» What is needed
Emit the entire listing verbatim.

» Supplied information
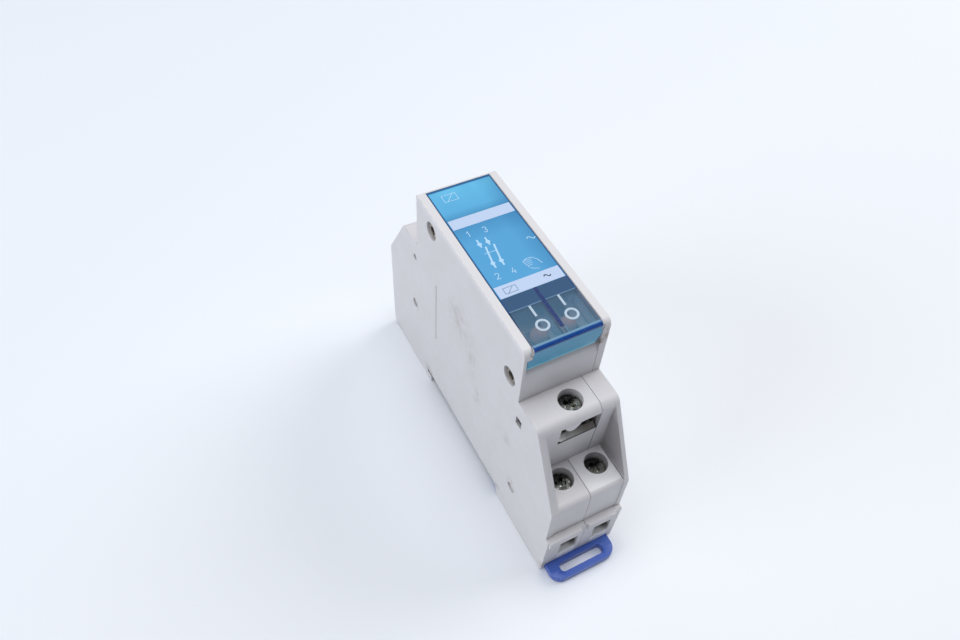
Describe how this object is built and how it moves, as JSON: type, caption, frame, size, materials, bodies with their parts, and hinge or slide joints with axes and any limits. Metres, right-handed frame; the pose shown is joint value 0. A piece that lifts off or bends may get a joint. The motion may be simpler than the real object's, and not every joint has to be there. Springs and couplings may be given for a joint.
{
  "type": "installation relay for hat rail",
  "caption": "Slim rail-mounted switching relay: grey split housing with stepped terminal ends, tinted blue front window over position levers, and a blue sprung rail clip.",
  "frame": {"origin": "centre of the rail seat: middle of the 35 mm rail on the plane of its front face", "axes": "+X right along the rail, +Y up on the wall, +Z out of the panel to the front"},
  "size_m": [0.018, 0.0823, 0.058],
  "materials": {
    "housing_grey": "fine satin moulding, light grey",
    "tray_grey": "matt moulding, mid grey",
    "rivet_steel": "dull plated steel",
    "window_blue": "clear tinted polycarbonate, blue",
    "label": "printed card",
    "clip_blue": "satin moulding, blue",
    "spring_steel": "bright drawn wire",
    "lever_grey": "matt moulding, warm grey",
    "carrier_white": "matt moulding, off white",
    "magnet_steel": "zinc-plated soft iron",
    "bobbin_white": "glass-filled nylon, off white",
    "copper_wire": "enamelled copper wire",
    "contact_silver": "silver alloy",
    "strip_copper": "half-hard copper strip",
    "screw_nickel": "nickel-plated steel",
    "clamp_nickel": "nickel-plated steel"
  },
  "bodies": {
    "housing": {"housing_left": "housing_grey", "housing_right": "housing_grey", "front_tray": "tray_grey", "housing_rivets": "rivet_steel", "label_card": "label", "clip_spring": "spring_steel", "return_spring": "spring_steel", "magnet_yoke": "magnet_steel", "fixed_core": "magnet_steel", "coil_bobbin": "bobbin_white", "coil_winding": "copper_wire", "fixed_tips": "contact_silver", "load_busbar_bottom_left": "strip_copper", "load_busbar_top_left": "strip_copper", "load_busbar_bottom_right": "strip_copper", "load_busbar_top_right": "strip_copper", "coil_busbar_bottom": "strip_copper", "coil_busbar_top": "strip_copper"},
    "window": {"window_cover": "window_blue"},
    "rail_clip": {"rail_clip": "clip_blue"},
    "carrier": {"contact_carrier": "carrier_white", "armature": "magnet_steel", "contact_bridge_left": "strip_copper", "contact_bridge_right": "strip_copper", "contact_spring_left": "spring_steel", "contact_spring_right": "spring_steel", "moving_tips_left": "contact_silver", "moving_tips_right": "contact_silver"},
    "lever_left": {"lever_left": "lever_grey"},
    "lever_right": {"lever_right": "lever_grey"},
    "load_screw_bottom_left": {"load_screw_bottom_left": "screw_nickel"},
    "lift_cage_bottom_left": {"lift_cage_bottom_left": "clamp_nickel"},
    "load_screw_top_left": {"load_screw_top_left": "screw_nickel"},
    "lift_cage_top_left": {"lift_cage_top_left": "clamp_nickel"},
    "load_screw_bottom_right": {"load_screw_bottom_right": "screw_nickel"},
    "lift_cage_bottom_right": {"lift_cage_bottom_right": "clamp_nickel"},
    "load_screw_top_right": {"load_screw_top_right": "screw_nickel"},
    "lift_cage_top_right": {"lift_cage_top_right": "clamp_nickel"},
    "clamp_plate_bottom": {"clamp_plate_bottom": "clamp_nickel"},
    "coil_screw_bottom": {"coil_screw_bottom": "screw_nickel"},
    "clamp_plate_top": {"clamp_plate_top": "clamp_nickel"},
    "coil_screw_top": {"coil_screw_top": "screw_nickel"}
  },
  "joints": [
    {"name": "window_slide", "type": "slide", "parent": "housing", "child": "window", "axis": [0, -1, 0], "range_m": [0, 0.044]},
    {"name": "clip_slide", "type": "slide", "parent": "housing", "child": "rail_clip", "axis": [0, -1, 0], "range_m": [0, 0.004], "stiffness_N_per_m": 600, "springref_m": -0.003, "deforming": ["clip_spring"]},
    {"name": "carrier_slide", "type": "slide", "parent": "housing", "child": "carrier", "axis": [0, 0, -1], "range_m": [0, 0.003], "stiffness_N_per_m": 250, "springref_m": -0.003, "deforming": ["return_spring"]},
    {"name": "lever_left_turn", "type": "hinge", "parent": "housing", "child": "lever_left", "pos_m": [-0.0028, -0.0185, 0.0433], "axis": [-1, 0, 0], "range_deg": [0, 28.5]},
    {"name": "lever_right_turn", "type": "hinge", "parent": "housing", "child": "lever_right", "pos_m": [0.0034, -0.0185, 0.0433], "axis": [-1, 0, 0], "range_deg": [0, 28.5]},
    {"name": "load_screw_bottom_left_turn", "type": "hinge", "parent": "housing", "child": "load_screw_bottom_left", "pos_m": [-0.0032, -0.0328, 0.0189], "axis": [0, 0, -1], "range_deg": [0, 2165]},
    {"name": "lift_cage_bottom_left_rise", "type": "slide", "parent": "housing", "child": "lift_cage_bottom_left", "axis": [0, 0, 1], "range_m": [0, 0.0036]},
    {"name": "load_screw_top_left_turn", "type": "hinge", "parent": "housing", "child": "load_screw_top_left", "pos_m": [-0.0032, 0.0328, 0.0189], "axis": [0, 0, -1], "range_deg": [0, 2165]},
    {"name": "lift_cage_top_left_rise", "type": "slide", "parent": "housing", "child": "lift_cage_top_left", "axis": [0, 0, 1], "range_m": [0, 0.0036]},
    {"name": "load_screw_bottom_right_turn", "type": "hinge", "parent": "housing", "child": "load_screw_bottom_right", "pos_m": [0.0049, -0.0328, 0.0189], "axis": [0, 0, -1], "range_deg": [0, 2165]},
    {"name": "lift_cage_bottom_right_rise", "type": "slide", "parent": "housing", "child": "lift_cage_bottom_right", "axis": [0, 0, 1], "range_m": [0, 0.0036]},
    {"name": "load_screw_top_right_turn", "type": "hinge", "parent": "housing", "child": "load_screw_top_right", "pos_m": [0.0049, 0.0328, 0.0189], "axis": [0, 0, -1], "range_deg": [0, 2165]},
    {"name": "lift_cage_top_right_rise", "type": "slide", "parent": "housing", "child": "lift_cage_top_right", "axis": [0, 0, 1], "range_m": [0, 0.0036]},
    {"name": "clamp_plate_bottom_press", "type": "slide", "parent": "housing", "child": "clamp_plate_bottom", "axis": [0, 0, -1], "range_m": [0, 0.0024]},
    {"name": "coil_screw_bottom_turn", "type": "hinge", "parent": "clamp_plate_bottom", "child": "coil_screw_bottom", "pos_m": [0.0002, -0.0262, 0.0372], "axis": [0, 0, -1], "range_deg": [0, 1445]},
    {"name": "clamp_plate_top_press", "type": "slide", "parent": "housing", "child": "clamp_plate_top", "axis": [0, 0, -1], "range_m": [0, 0.0024]},
    {"name": "coil_screw_top_turn", "type": "hinge", "parent": "clamp_plate_top", "child": "coil_screw_top", "pos_m": [0.0002, 0.0262, 0.0372], "axis": [0, 0, -1], "range_deg": [0, 1445]}
  ],
  "couplings": [
    {"joint": "lever_left_turn", "follows": "carrier_slide", "rad_per_m": 165.22},
    {"joint": "lever_right_turn", "follows": "carrier_slide", "rad_per_m": 165.22},
    {"joint": "load_screw_bottom_left_turn", "follows": "lift_cage_bottom_left_rise", "rad_per_m": 10472},
    {"joint": "load_screw_top_left_turn", "follows": "lift_cage_top_left_rise", "rad_per_m": 10472},
    {"joint": "load_screw_bottom_right_turn", "follows": "lift_cage_bottom_right_rise", "rad_per_m": 10472},
    {"joint": "load_screw_top_right_turn", "follows": "lift_cage_top_right_rise", "rad_per_m": 10472},
    {"joint": "coil_screw_bottom_turn", "follows": "clamp_plate_bottom_press", "rad_per_m": 10472},
    {"joint": "coil_screw_top_turn", "follows": "clamp_plate_top_press", "rad_per_m": 10472}
  ]
}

» Task result
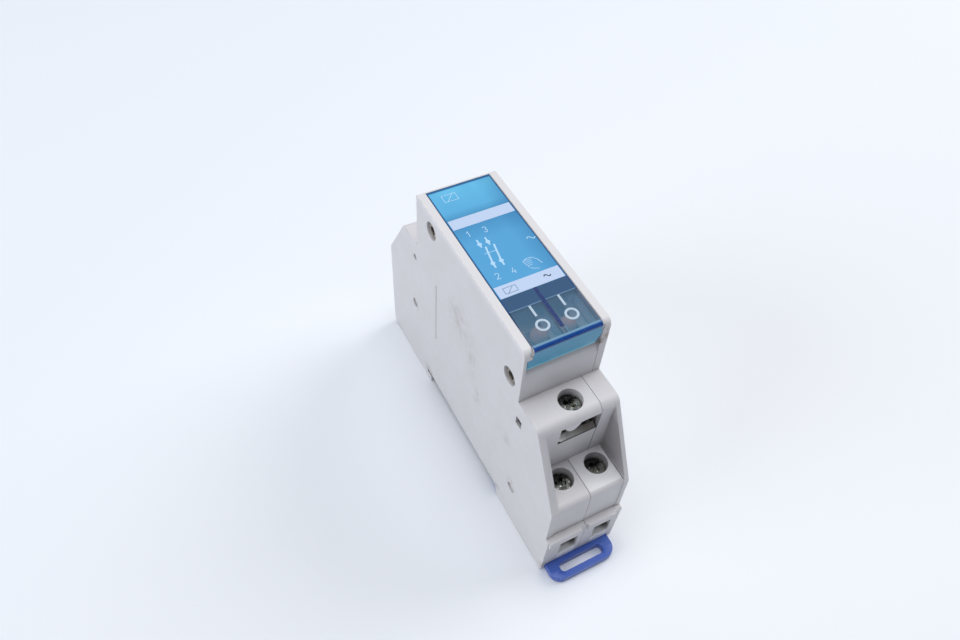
Describe how this object is built and how it moves, as JSON: type, caption, frame, size, materials, bodies with their parts, and hinge or slide joints with axes and any limits. Metres, right-handed frame; the pose shown is joint value 0. A piece that lifts off or bends may get a joint. The motion may be simpler than the real object's, and not every joint has to be there. Springs and couplings may be given for a joint.
{
  "type": "installation relay for hat rail",
  "caption": "Slim rail-mounted switching relay: grey split housing with stepped terminal ends, tinted blue front window over position levers, and a blue sprung rail clip.",
  "frame": {"origin": "centre of the rail seat: middle of the 35 mm rail on the plane of its front face", "axes": "+X right along the rail, +Y up on the wall, +Z out of the panel to the front"},
  "size_m": [0.018, 0.0823, 0.058],
  "materials": {
    "housing_grey": "fine satin moulding, light grey",
    "tray_grey": "matt moulding, mid grey",
    "rivet_steel": "dull plated steel",
    "window_blue": "clear tinted polycarbonate, blue",
    "label": "printed card",
    "clip_blue": "satin moulding, blue",
    "spring_steel": "bright drawn wire",
    "lever_grey": "matt moulding, warm grey",
    "carrier_white": "matt moulding, off white",
    "magnet_steel": "zinc-plated soft iron",
    "bobbin_white": "glass-filled nylon, off white",
    "copper_wire": "enamelled copper wire",
    "contact_silver": "silver alloy",
    "strip_copper": "half-hard copper strip",
    "screw_nickel": "nickel-plated steel",
    "clamp_nickel": "nickel-plated steel"
  },
  "bodies": {
    "housing": {"housing_left": "housing_grey", "housing_right": "housing_grey", "front_tray": "tray_grey", "housing_rivets": "rivet_steel", "label_card": "label", "clip_spring": "spring_steel", "return_spring": "spring_steel", "magnet_yoke": "magnet_steel", "fixed_core": "magnet_steel", "coil_bobbin": "bobbin_white", "coil_winding": "copper_wire", "fixed_tips": "contact_silver", "load_busbar_bottom_left": "strip_copper", "load_busbar_top_left": "strip_copper", "load_busbar_bottom_right": "strip_copper", "load_busbar_top_right": "strip_copper", "coil_busbar_bottom": "strip_copper", "coil_busbar_top": "strip_copper"},
    "window": {"window_cover": "window_blue"},
    "rail_clip": {"rail_clip": "clip_blue"},
    "carrier": {"contact_carrier": "carrier_white", "armature": "magnet_steel", "contact_bridge_left": "strip_copper", "contact_bridge_right": "strip_copper", "contact_spring_left": "spring_steel", "contact_spring_right": "spring_steel", "moving_tips_left": "contact_silver", "moving_tips_right": "contact_silver"},
    "lever_left": {"lever_left": "lever_grey"},
    "lever_right": {"lever_right": "lever_grey"},
    "load_screw_bottom_left": {"load_screw_bottom_left": "screw_nickel"},
    "lift_cage_bottom_left": {"lift_cage_bottom_left": "clamp_nickel"},
    "load_screw_top_left": {"load_screw_top_left": "screw_nickel"},
    "lift_cage_top_left": {"lift_cage_top_left": "clamp_nickel"},
    "load_screw_bottom_right": {"load_screw_bottom_right": "screw_nickel"},
    "lift_cage_bottom_right": {"lift_cage_bottom_right": "clamp_nickel"},
    "load_screw_top_right": {"load_screw_top_right": "screw_nickel"},
    "lift_cage_top_right": {"lift_cage_top_right": "clamp_nickel"},
    "clamp_plate_bottom": {"clamp_plate_bottom": "clamp_nickel"},
    "coil_screw_bottom": {"coil_screw_bottom": "screw_nickel"},
    "clamp_plate_top": {"clamp_plate_top": "clamp_nickel"},
    "coil_screw_top": {"coil_screw_top": "screw_nickel"}
  },
  "joints": [
    {"name": "window_slide", "type": "slide", "parent": "housing", "child": "window", "axis": [0, -1, 0], "range_m": [0, 0.044]},
    {"name": "clip_slide", "type": "slide", "parent": "housing", "child": "rail_clip", "axis": [0, -1, 0], "range_m": [0, 0.004], "stiffness_N_per_m": 600, "springref_m": -0.003, "deforming": ["clip_spring"]},
    {"name": "carrier_slide", "type": "slide", "parent": "housing", "child": "carrier", "axis": [0, 0, -1], "range_m": [0, 0.003], "stiffness_N_per_m": 250, "springref_m": -0.003, "deforming": ["return_spring"]},
    {"name": "lever_left_turn", "type": "hinge", "parent": "housing", "child": "lever_left", "pos_m": [-0.0028, -0.0185, 0.0433], "axis": [-1, 0, 0], "range_deg": [0, 28.5]},
    {"name": "lever_right_turn", "type": "hinge", "parent": "housing", "child": "lever_right", "pos_m": [0.0034, -0.0185, 0.0433], "axis": [-1, 0, 0], "range_deg": [0, 28.5]},
    {"name": "load_screw_bottom_left_turn", "type": "hinge", "parent": "housing", "child": "load_screw_bottom_left", "pos_m": [-0.0032, -0.0328, 0.0189], "axis": [0, 0, -1], "range_deg": [0, 2165]},
    {"name": "lift_cage_bottom_left_rise", "type": "slide", "parent": "housing", "child": "lift_cage_bottom_left", "axis": [0, 0, 1], "range_m": [0, 0.0036]},
    {"name": "load_screw_top_left_turn", "type": "hinge", "parent": "housing", "child": "load_screw_top_left", "pos_m": [-0.0032, 0.0328, 0.0189], "axis": [0, 0, -1], "range_deg": [0, 2165]},
    {"name": "lift_cage_top_left_rise", "type": "slide", "parent": "housing", "child": "lift_cage_top_left", "axis": [0, 0, 1], "range_m": [0, 0.0036]},
    {"name": "load_screw_bottom_right_turn", "type": "hinge", "parent": "housing", "child": "load_screw_bottom_right", "pos_m": [0.0049, -0.0328, 0.0189], "axis": [0, 0, -1], "range_deg": [0, 2165]},
    {"name": "lift_cage_bottom_right_rise", "type": "slide", "parent": "housing", "child": "lift_cage_bottom_right", "axis": [0, 0, 1], "range_m": [0, 0.0036]},
    {"name": "load_screw_top_right_turn", "type": "hinge", "parent": "housing", "child": "load_screw_top_right", "pos_m": [0.0049, 0.0328, 0.0189], "axis": [0, 0, -1], "range_deg": [0, 2165]},
    {"name": "lift_cage_top_right_rise", "type": "slide", "parent": "housing", "child": "lift_cage_top_right", "axis": [0, 0, 1], "range_m": [0, 0.0036]},
    {"name": "clamp_plate_bottom_press", "type": "slide", "parent": "housing", "child": "clamp_plate_bottom", "axis": [0, 0, -1], "range_m": [0, 0.0024]},
    {"name": "coil_screw_bottom_turn", "type": "hinge", "parent": "clamp_plate_bottom", "child": "coil_screw_bottom", "pos_m": [0.0002, -0.0262, 0.0372], "axis": [0, 0, -1], "range_deg": [0, 1445]},
    {"name": "clamp_plate_top_press", "type": "slide", "parent": "housing", "child": "clamp_plate_top", "axis": [0, 0, -1], "range_m": [0, 0.0024]},
    {"name": "coil_screw_top_turn", "type": "hinge", "parent": "clamp_plate_top", "child": "coil_screw_top", "pos_m": [0.0002, 0.0262, 0.0372], "axis": [0, 0, -1], "range_deg": [0, 1445]}
  ],
  "couplings": [
    {"joint": "lever_left_turn", "follows": "carrier_slide", "rad_per_m": 165.22},
    {"joint": "lever_right_turn", "follows": "carrier_slide", "rad_per_m": 165.22},
    {"joint": "load_screw_bottom_left_turn", "follows": "lift_cage_bottom_left_rise", "rad_per_m": 10472},
    {"joint": "load_screw_top_left_turn", "follows": "lift_cage_top_left_rise", "rad_per_m": 10472},
    {"joint": "load_screw_bottom_right_turn", "follows": "lift_cage_bottom_right_rise", "rad_per_m": 10472},
    {"joint": "load_screw_top_right_turn", "follows": "lift_cage_top_right_rise", "rad_per_m": 10472},
    {"joint": "coil_screw_bottom_turn", "follows": "clamp_plate_bottom_press", "rad_per_m": 10472},
    {"joint": "coil_screw_top_turn", "follows": "clamp_plate_top_press", "rad_per_m": 10472}
  ]
}